Starting on the day this equation generates, you begin the year when the sum of interest payments will be equal to your initial principal. If that is not a mouthful, I don’t know what is.

English translation: Every trading day subsequently for one year will generate interest that totals your initial principal.

Entering this equation into a calculator is tedious, so don’t. Instead, copy this text:

\frac{-\log\left(\left(1+\left(\frac{interest\ rate}{compounding\ periods}\right)\right)^{compounding\ periods}-1\right)}{compounding\ periods\cdot\log\left(1+\frac{interest\ rate}{compounding\ periods}\right)}

Then, paste it into this online scientific calculator, located here.

In my example, you begin receiving interest that will eclipse your initial principal amount on the one-hundredth thirty-third trading day of the twenty-second year of investing. I.e., trading day 133 of year 22.

Equation Terms Defined

Compounding Periods: How frequently interest compounds annually. I use two-hundred-fifty-two periods since there are approximately this many trading days in a year.

Interest rate: The return you expect over the future period, and in my example, I used 10%.

Closing Thoughts

Compound interest is a force that can bring rewards or regrets.

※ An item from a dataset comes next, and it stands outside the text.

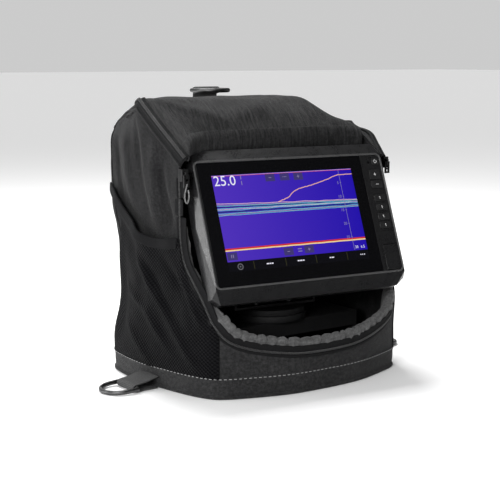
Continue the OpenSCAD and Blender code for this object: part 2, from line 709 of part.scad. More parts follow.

In our example above, had you invested another $1,000 each consecutive year, you would have had over $100,000 by year twenty-three – all with only $24,000 in contributions.

For the curious minds that desire to play around with compound interest on their own, try this calculator provided by the Securities and Exchange Commission on Investor.gov. It is a great tool that can help chart out your potential future, and I use it regularly.

Thanks for reading, and as always, have a great day.

Quick Note On Variability Of Returns

Compound interest is a fanciful topic when discussing investing, as stock prices never go up predictably. Instead, prices fluctuate up, down, and sideways in random. Nevertheless, on average, the US stock market has returned ~10% annually since 1926. While we can never bank on the past for the future, it is a starting place to map out the future.